The Kingdom of God is about God, it is about centering in God as Lord and not centering in the kings and lords in this world and culture. The word kingdom had a very political meaning at the time and had to be deliberate. Using the word kingdom makes his meaning a religious-political metaphor talking about this world. Marcus explains that the use of “kingdom of heaven” is a Greek convention showing respect to God by not over using his name and the “kingdom of heaven” really means kingdom of God which is for the earth and is not talking about an afterlife. This is reflected in the Lord’s Prayer “your kingdom come… on earth”, Marcus borrows a quote from his co-author Dominic Crossan “Heaven is in great shape, earth is where the problems are.” The kingdom of God is what the world would be like if God were king and the kings and rulers of the contemporary domination system were not, this is talking about the absence of the domination system not a world ruled by religion. Marcus borrows a definition from a book “The Dream of God”. ‘The dream of God is Gods passion for this world.’ God is passionate about justice, here justice means distributive justice, fair distribution of wealth not the punitive or retributive justice we see in our criminal justice system. The system should be set up so that everyone has enough and that instead of war people should be employed in agriculture.
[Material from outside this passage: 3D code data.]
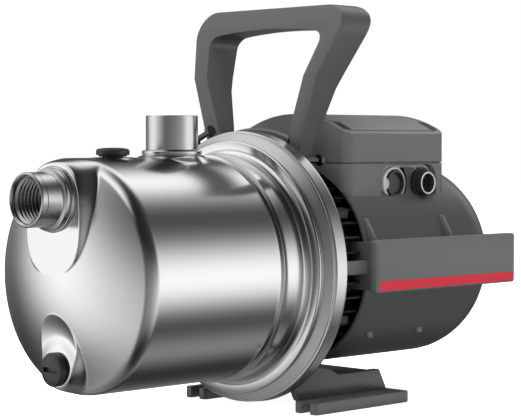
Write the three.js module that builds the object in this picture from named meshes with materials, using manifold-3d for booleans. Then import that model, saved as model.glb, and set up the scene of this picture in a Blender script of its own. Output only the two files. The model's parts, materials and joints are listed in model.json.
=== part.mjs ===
// Shallow well jet pump: a self-priming pump head clamped to a fan-cooled motor, on a foot bracket with a
// carrying handle. Millimetres. +X runs along the shaft from the suction port to the fan, +Z is up.
// Everything is drawn about the shaft, with x = 0 at the rear edge of the clamp band, and the whole pump is
// then moved so that its origin is the centre of its footprint on the surface it stands on.
import * as THREE from "three";
import { mergeVertices } from "three/addons/utils/BufferGeometryUtils.js";
import Module from "manifold-3d";

const wasm = await Module();
wasm.setup();

// ---------------------------------------------------------------- driving dimensions
const GAP = 0.3; // left between pieces that touch
const RUNNING_GAP = 0.05; // radial, between the shaft and what it turns in
const SHAFT_HEIGHT = 107.1; // of the shaft's centre line above the ground

// pump sleeve
const SLEEVE_RADIUS = 83;
const SLEEVE_WALL = 1.5;
const SLEEVE_SHOULDER_X = -168;
const SLEEVE_CROWN = 21.2; // how far the domed head stands in front of the shoulder
const SLEEVE_STEP_X = -46.4;
const SLEEVE_STEP = 1.4;
const LIP_RADIUS = SLEEVE_RADIUS + 15.9;
const LIP_X = -9.6; // rear face of the sleeve's lip
const LIP_TURN = 8.2; // how far the clamped lip slopes out beyond the flare
const BOSS_HALF_WIDTH = 31;
const BOSS_TOP_Z = SLEEVE_RADIUS - 0.6;
const BOSS_BOTTOM_Z = 3;
const DRAIN_RECESS_RADIUS = 22;

// threaded ports, plugs
const PORT_RADIUS = 19;
const PORT_BORE = 15.5;
const PORT_COLLAR_RADIUS = 22;
const SUCTION_HEIGHT = SLEEVE_RADIUS - 28.5; // above the shaft
const SUCTION_MOUTH_X = -211;
const DISCHARGE_X = -77.2;
const DISCHARGE_MOUTH_Z = 113.3;
const FILLER_X = -133.4;
const DRAIN_DROP = SLEEVE_RADIUS - 20; // below the shaft
const PLUG_HEAD_RADIUS = 11.9;
const PLUG_HEAD_HEIGHT = 5.4;
const PLUG_STEM_RADIUS = 8;
const PLUG_STEM_LENGTH = 9;
const SOCKET_DEPTH = 6;

// clamp band
const BAND_RADIUS = LIP_RADIUS + 3.9;
const BAND_WALL = 1.4;
const BAND_WIDTH = 12.2;
const BAND_LEG_DROP = 10.9;
const CLAMP_ANGLE = 24; // of the bolt, from straight up towards +Y, degrees

// hydraulics
const EJECTOR_X = -154;
const EJECTOR_BORE = 15;
const PLASTIC_WALL = 2.5;
const NOZZLE_TIP_X = -133;
const VENTURI_THROAT = 8;
const VENTURI_END_RADIUS = 20;
const VENTURI_END_X = -44;
const DIFFUSER_RADIUS = SLEEVE_RADIUS - SLEEVE_WALL - 3;
const IMPELLER_RADIUS = DIFFUSER_RADIUS - 16.5;
const IMPELLER_BLADES = 6;
const DIFFUSER_VANES = 8;

// shaft and motor
const SHAFT_RADIUS = 6; // at the impeller and the seal
const FRONT_JOURNAL = 8.5;
const REAR_JOURNAL = 7.5;
const ROTOR_SEAT = 11;
const FRONT_BEARING_OUTER = 20;
const FRONT_BEARING_WIDTH = 12;
const REAR_BEARING_OUTER = 17.5;
const REAR_BEARING_WIDTH = 11;
const ROTOR_RADIUS = 31;
const AIR_GAP = 0.5;
const STATOR_RADIUS = 59;
const CORE_FRONT_X = 50;
const CORE_LENGTH = 66;
const FRAME_WALL = 2.7;
const FRAME_REAR_X = 147;
const FRAME_FINS = 10;
const FAN_X = 170;
const FAN_RADIUS = 60;
const FAN_BLADES = 8;
const STOOL_RIBS = 10;
const TIE_CIRCLE = 69; // radius of the long motor bolts' circle
const TIE_BOLT_RADIUS = 2.4;

// motor cover, terminal box
const COVER_RADIUS = 77.5;
const COVER_WALL = 2.5;
const COVER_FRONT_X = 45;
const COVER_REAR_X = 221;
const COVER_NOSE = 46; // length over which the rear end rounds over
const GRILLE_SLOTS = 12;
const BOX_FRONT_X = 48.5;
const BOX_LENGTH = 118.2;
const BOX_WIDTH = 114;
const BOX_CORNER = 8;
const BOX_PARTING_Z = 77.7;
const BOX_WALL = 2.8;
const LID_ARCH_RADIUS = 112;
const LID_CROWN_Z = 116;
const GASKET_THICKNESS = 1.2;
const GLAND_Z = 62;
const GLAND_FRONT_X = 101.5;
const GLAND_REAR_X = 135;
const GLAND_RADIUS = 9.4;

// side plate
const PLATE_FACE_Y = -90;
const PLATE_FRONT_X = 47;
const PLATE_REAR_X = 214;
const PLATE_TOP_Z = 20.9;
const PLATE_BOTTOM_Z = -18.5;
const STRIPE_HEIGHT = 7;

// base bracket
const FOOT_SPACING = 120.6; // between the two strips' centre lines
const FOOT_WIDTH = 23.4;
const FOOT_THICKNESS = 8.9;
const FOOT_FRONT_X = 0.7;
const FOOT_LENGTH = 104.3;
const SLOT_WIDTH = 9;
const SLOT_LENGTH = 15;
const BRACKET_WALL = 6;

// handle
const HANDLE_TOP_Z = 196.5;
const HANDLE_KINK_Z = 144;
const HANDLE_FRONT_X = 6.3;
const HANDLE_LEAN_X = 26.3; // front face at the top
const HANDLE_BAR = 19; // thickness of the legs and the grip, seen from the front
const HANDLE_FOOT_HALF = 52; // half width at the foot
const HANDLE_KINK_HALF = 66.5;
const HANDLE_TOP_HALF = 84; // to the corner before it is rounded

// ---------------------------------------------------------------- finishes
const finish = (color, roughness, metalness) =>
  new THREE.MeshStandardMaterial({ color, roughness, metalness });
const STAINLESS = finish(0xc9cbcd, 0.24, 1.0);
const CAST = finish(0x3b3d40, 0.6, 0.3);
const GREY_PLASTIC = finish(0x606265, 0.5, 0.0);
const DARK_PLASTIC = finish(0x3d3f42, 0.5, 0.0);
const BLACK_PLASTIC = finish(0x1b1b1d, 0.42, 0.0);
const PALE_PLASTIC = finish(0xb9bbbc, 0.5, 0.0);
const IVORY_PLASTIC = finish(0xd9d4c4, 0.5, 0.0);
const RED_PLASTIC = finish(0xb81c2c, 0.4, 0.0);
const RUBBER = finish(0x141414, 0.85, 0.0);
const STEEL = finish(0x8d9196, 0.35, 1.0);
const ZINC = finish(0xa9adb2, 0.4, 1.0);
const ALUMINIUM = finish(0xb3b6ba, 0.45, 0.9);
const COPPER = finish(0xb2683c, 0.4, 0.8);
const CERAMIC = finish(0xe6e1d6, 0.3, 0.0);

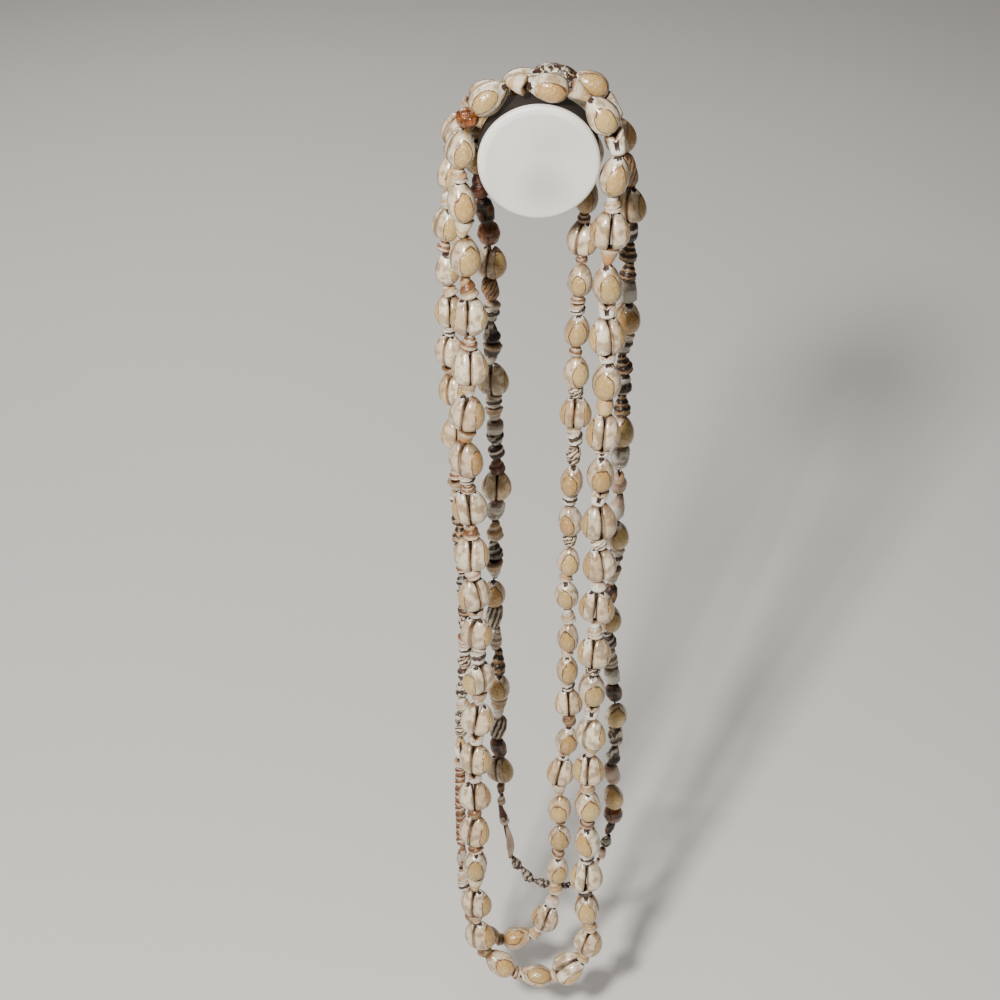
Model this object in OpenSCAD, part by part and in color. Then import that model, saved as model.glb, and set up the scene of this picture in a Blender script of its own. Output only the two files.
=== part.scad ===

Jesus taught non-violent resistance to the domination system and for the first three centuries the followers of Jesus were committed to non-violence. Around the year 400 Just War Theory was developed, its intent was not to justify war but  to limit the circumstances under which violence was justified.

To return to God, Jesus is the ultimate authority on God’s character and what God is like. In Luke 36, Jesus distills the character of God down, he says “be compassionate as God is compassionate” God’s central quality is compassion which was historically the same word used for what a mother feels for her children. Marcus explores the metaphor and all the roles and emotions that mothers feel for their children throughout the different stages of life. Marcus laments that many English translations use the word ‘merciful’ instead of the word compassionate because merciful feeds the idea that God is a punitive law giver. Merciful limits and narrows the meaning of that passage. Marcus asks the audience to reflect on how many times in a year you are called on to be merciful; how often someone is so bad to you that you are entitled to punish them and can choose to let them off the hook. You have many more opportunities to care for the world and show compassion than be merciful.

Conclusion

Both the Kingdom of God and the Way center in God, both are personal and political and seeking change in the world. Both are about seeking transformation of ourselves and of our humanly constructed world. Jesus’s underlying message might be ‘love God and change the world’. Marcus closes with a quote from Desmond Tutu who was paraphrasing  St. Agustin’s statement “God made you without you, God will not save you without you” here ‘save’ meaning ‘transform’. Mr. Tutu’s quote is “God without us will not, we without God will not” when he is speaking of the changes that need to be made withing his own country. Marcus also puts this in terms of environmental disaster, we will not go to the edge of environmental disaster and then have some divine intervention turn it all back.